Of course there is yet one other way of avoiding all conflict in Mississippi this summer, and that is simply not to go. Strangely enough, the proponents of the status quo in Mississippi also use reason of "slaughter" and "racial clash" to justify leaving the state in the hands of the White Citizens Council and the Negro population to its usual state of maleducation, harassment, and deprivation. But we do not intend to take what undoubtedly would be this "safer" course, and leave matters as they are; despite these real risks, we are going ahead with the project in the hopes that the majority of white Americans of whom Mr. Lerner speaks may realize its responsibilities to the subjected minority. Mrs. Dorothy Zeliner   Mrs. Peggy Day   New England Representatives SNCC

MR. LERNER REPLIES:

According to the above letter, SNCC is doing three things to avoid violence. It is interviewing everyone who goes South under SNCC auspices, it is training them in Kentucky in June, and it is petitioning the U.S. government to intervene in Mississippi.

The training precautions are laudable, although it should be added that armies have discovered men do not always react in the field as they do in training.

But the central argument in the letter is that I have ignored the "alternative" of Federal intervention. I did not ignore the possibility that the President might order troops into Mississippi as a last resort in the event of terrible violence. This is not what Mrs. Zellner and Mrs. Day mean.
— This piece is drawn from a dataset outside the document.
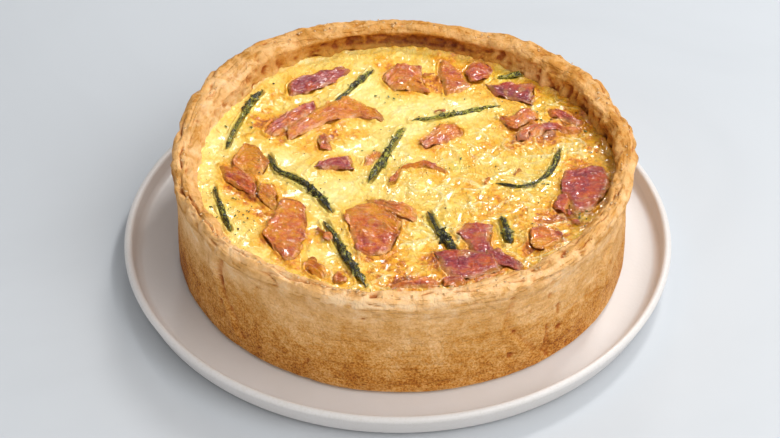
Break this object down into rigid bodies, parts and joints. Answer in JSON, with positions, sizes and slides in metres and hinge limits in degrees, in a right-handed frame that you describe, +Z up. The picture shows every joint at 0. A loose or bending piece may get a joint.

They mean that I ignored the possibility of Presidential intervention before this violence occurs, "to protect American citizens...who will be conducting themselves in a constitutional manner."

If Mrs. Zellner and Mrs. Day believe that SNCC petitions will convince President Johnson in an election year to intervene before the last possible moment, they are naive. Johnson will not intervene to protect the rights of SNCC workers, but only to suppress violence.

Finally, the parallel implied between my position and that of the White Citizens Council is not fruitful. I detest segregation, although I may not always faithfully follow the SNCC view.